A Little Further Up
Hi there. How to begin? I suppose a catch-up would help.
I wrote a certain article called An Endless Ladder. This was just short of two years ago, and nope, I can't believe it's been that long. Well, that article was something like a chronicle of myself getting to grips with money-making on Neopia. I went through my experiences with games, restocking and wiz sniping, and ended with the stock market. I got quite settled on the stock market, and my portfolio has grown some since the 300,000 NP worth of stocks I mentioned back then.
I'm a bit hazy on the whens and for how longs, but at some point after publishing An Endless Ladder, my time spent on Neopia each day shrank. I would cover my most important dailies, say Hi to my Neopian family, and that was about it. This did include the stock market and I was making neopoints, but there didn't seem much point to it.

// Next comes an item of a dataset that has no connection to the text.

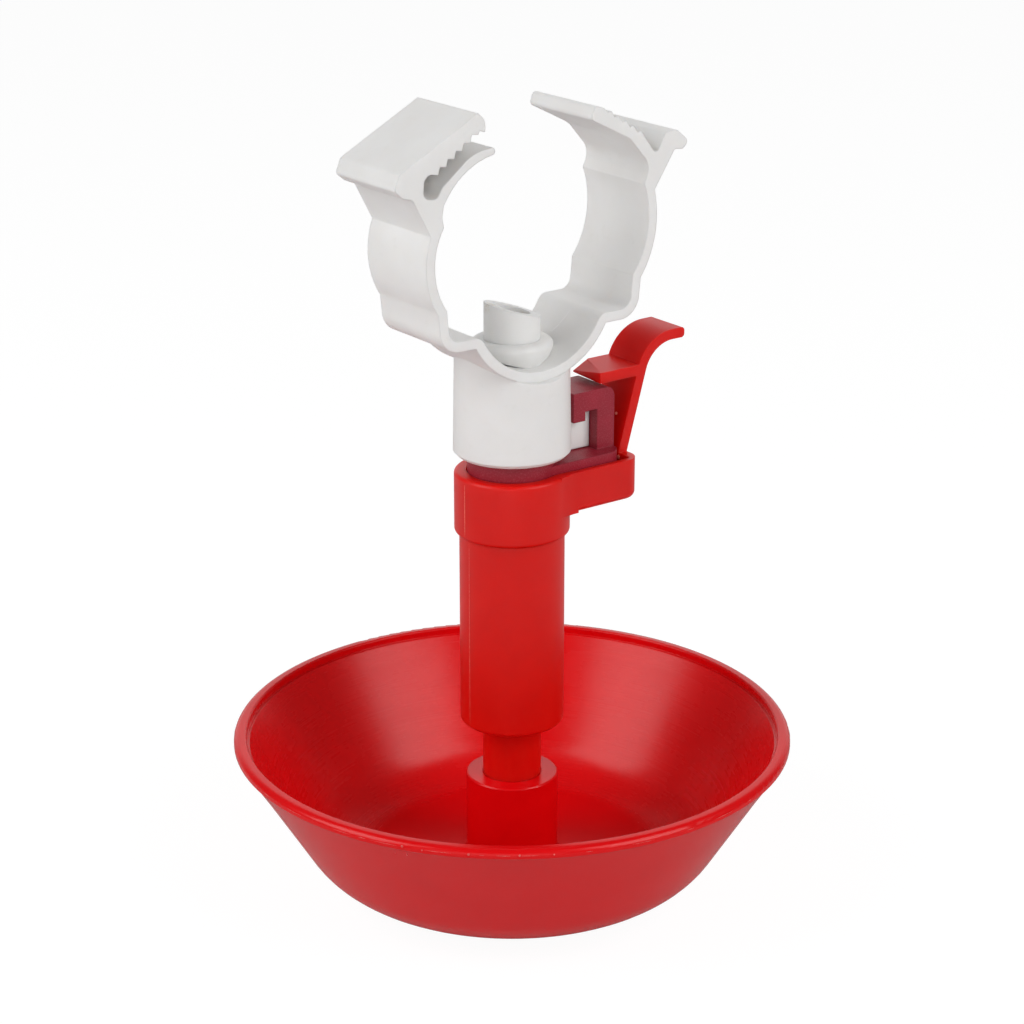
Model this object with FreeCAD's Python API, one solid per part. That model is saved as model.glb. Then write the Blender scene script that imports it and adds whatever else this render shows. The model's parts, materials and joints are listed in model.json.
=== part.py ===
import FreeCAD, Part
import os
from math import atan2, cos, hypot, radians, sin, sqrt, tan

# Hanging cup drinker for a poultry water line.
# Z is the axis of the tube, with zero at the underside of the cup.
# X points along the arm of the latch, and Y along the water pipe. Sizes are in millimetres.

# Cup
cup_r = 48.5
cup_height = 26.8
cup_foot_r = 32.5
cup_corner_r = 14.3
cup_wall = 1.9
cup_floor = 2.0
rim_height = 2.3
rim_width = 2.2
rim_step = 1.4
rim_overhang = 1.0
rim_rounding = 1.1
rim_bevel = 0.25
hub_wall = 2.9
hub_height = 18.1
hub_floor = 4.6
hub_bevel = 0.9
foot_recess_r = 4.2
foot_recess = 3.0

# Stem, and the screw that holds the cup on it
stem_r = 5.1
stem_wall = 2.1
stem_fit = 0.05
stem_plug = 9.0
stem_head = 9.0
stem_show = 10.1
screw_r = 1.5
screw_head_r = 2.8
screw_head = 1.6
screw_length = 9.5
screw_slot = 0.7
screw_play = 0.15
thread_fit = 0.02

# Flange at the head of the stem, with the spring and the washer that lift it
spring_space = 2.0
spring_wire = 0.9
spring_turns = 5
flange_play = 0.4
flange_thickness = 2.0
flange_notch_r = 0.8
flange_notches = 4
washer_thickness = 1.0
washer_play = 0.3
washer_fit = 0.1
stop_gap = 0.05

# Latch sleeve: long tube, collar, arm and lever
sleeve_length = 45.9
tube_wall = 1.9
tube_bevel = 0.6
tube_step = 0.65
guide_height = 3.0
guide_play = 0.3
guide_groove_r = 1.4
guide_grooves = 4
collar_wall = 2.1
collar_height = 11.0
collar_recess = 9.5
collar_rounding = 0.65
arm_length = 11.65
arm_inset = 1.45
arm_height = 7.2
arm_wall = 1.2
arm_floor = 1.6
arm_corner_r = 3.0
arm_edge_r = 1.2
arm_blend_r = 3.0
lever_half_width = 4.2
lever_thickness = 1.8
lever_lean = 16.0
catch_gap = 1.25
catch_thickness = 1.85
catch_reach = 8.6
catch_ramp = 0.8
catch_near_corner = 2.6
catch_far_corner = 6.5
thumb_length = 12.4
thumb_rise = 5.15
thumb_r = 6.0
thumb_rounding = 0.65

# Valve body: barrel, arm and the bracket that hooks over the lug
barrel_length = 25.7
barrel_fit = 0.15
barrel_wall = 1.8
barrel_bevel = 0.5
barrel_seat_gap = 0.1
web_height = 13.8
web_thickness = 3.0
plate_stand = 1.6
plate_thickness = 2.6
plate_skirt = 1.4
plate_corner_r = 3.0
plate_play = 0.2
bracket_half_width = 4.2
bracket_setback = 1.1
bracket_height = 10.3
bracket_bar = 3.1
bracket_post = 3.7
bracket_leg = 2.5
bracket_leg_drop = 1.6
bracket_cheek = 1.9
bracket_rounding = 1.5

# Valve seat, disc and rod
seat_r = 4.6
seat_bore_r = 2.4
seat_thickness = 1.3
valve_lift = 2.5
disc_r = 3.9
disc_thickness = 1.6
rod_r = 1.1
rod_head_r = 2.4
rod_head = 1.0
rod_collar = 0.8
rod_grip = 7.0
rod_play = 0.3

# Sealing rings in the grooves of the barrel
ring_section = 1.3
ring_bevel = 0.38
ring_clearance = 0.04
ring_groove = 1.6
lower_ring_drop = 1.6
upper_ring_drop = 4.0

# Socket of the saddle and its lug
socket_wall = 2.25
socket_gap = 3.1
socket_draft = 1.0
socket_bevel = 0.6
socket_end_gap = 0.4
roof_thickness = 2.4
lug_half_width = 2.2
lug_drop = 1.3
lug_play = 0.15

# Clamp round the pipe
pipe_r = 16.7
clamp_width = 16.6
clamp_wall = 1.7
pocket_slope = 60.0
shoulder_rise = 7.8
shoulder_angle = 47.4
shoulder_rounding = 2.0
foot_inset = 0.5
foot_rounding = 2.2
lower_ridge_gap = 3.1
lower_ridge_angle = -17.0
left_ridge_gap = 4.2
left_ridge_angle = 21.9
right_ridge_gap = 6.4
right_ridge_angle = 23.9
side_bulge = 2.0
kink_drop = 1.2
tongue_bulge = 1.3
jaw_teeth = 5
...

The problem was that I had no goals. I had access to the Laboratory Ray through a side account, but I wasn't hoping for any pet or colour in particular. There were, admittedly, one or two things I quite wanted, but they were just so far out of reach... I couldn't see myself ever getting that far up. I'm a procrastinator. I can be determined, but I do waver in the face of, say, taking a whole year to save up eleven million neopoints.
Ha ha ha. Yes. Yes, I did. I said I'm hazy on the for how longs and I am, but I think I can honestly say it took 'approximately' a year. For those who may be blinking at the page here, eleven million neopoints is necessary for obtaining a certain avatar. What happened was, I did just what I was doing, coming on for half an hour every day... and my stock portfolio started to grow. And my sellings started to grow. So I waited for longer before selling; started waiting for +50 percent and then +60. And it all just kept growing.
I think it was around when my bank account reached two million that I decided to go for the avatar. I still wasn't hugely active around Neopia, but I was beginning to see hope and I started to play some games to earn that daily 15,000 I was putting into the stocks. The games were an on-and-off thing. Near the end (around six or seven million, when I realised I was actually going to make it) I made more of an effort, and for a terribly tedious time I was making twenty to twenty-five thousand neopoints a day. My stocks were what got me that avatar, though; overall, I gleaned much more from them than from playing games. That's how the stock market works. It takes time, but it gets you there. And no, it wasn't worth it for the avatar. It was the satisfaction that was worth it. And, oh yeah, it was fun.
And I was pretty pleased with myself. Why not? I know there are people out there with much more, but it was good enough for me. Just like one million was good enough some time ago, and before that 500,000. Sometimes I get feeling like it isn't enough - like the other day when I was on the Help Chat and found myself chatting to a girl who'd seen over thirty million neopoints. Of course that's fine as rain, but I did have a private jealous moment. Got over it pretty quickly, though. And that's fine, too. I was quite cheered to know I could prevent myself from letting these things get me down. Because it doesn't matter: if I'm happy with my current neopoint situation, and I am, I have no reason to long for the big numbers. And if I did want the money for something, I know I could make it eventually.
So whatever happened after I finally earned that avatar? Not a lot. I no longer have eleven million neopoints, though. Somehow I managed to think up quite an amount of things I wanted to spend it on during saving. In fact, at this moment I don't have a goal. Not one too heavily involving neopoints anyway. I'm attempting to get a certain pet with the Laboratory Ray, and while I'm expecting that to involve a lot of morphing potions to keep it to the right species, thus far I've had no call to shell out. You could say I'm back to square one - not doing much neopoint-wise besides slowly piling up the stocks. But there's one difference this time around. I have more of an interest in the community side of Neopia, for starters, and since a couple of years ago I have put that much more time and thought into my Neopets and other aspects of my Neopian life. You'll not be seeing the back of me for some time yet, if all goes well.
I've also started making item investments, for a hobby more than anything else. Laughable, I know - a hobby in a hobby. But it's fun trying it out, thinking of things that might inflate and doing some research. I haven't actually sold anything yet; it's that recent a venture.
I have a friend. A good friend, who I got talking to not so long ago and, well, it feels like long ago. This friend has set herself some high goals. There is no hope of them being lowered, and I'm pretty sure telling her to take things one at a time isn't going to do a whole lot of good. If you're that sure about what you want, it can be tricky fooling yourself into thinking you only really want one of those things.
So I'd just like to say (with an apologetic nod to all you cliché-haters - right there with you, buddy): I know you can do it. And I know you can, too.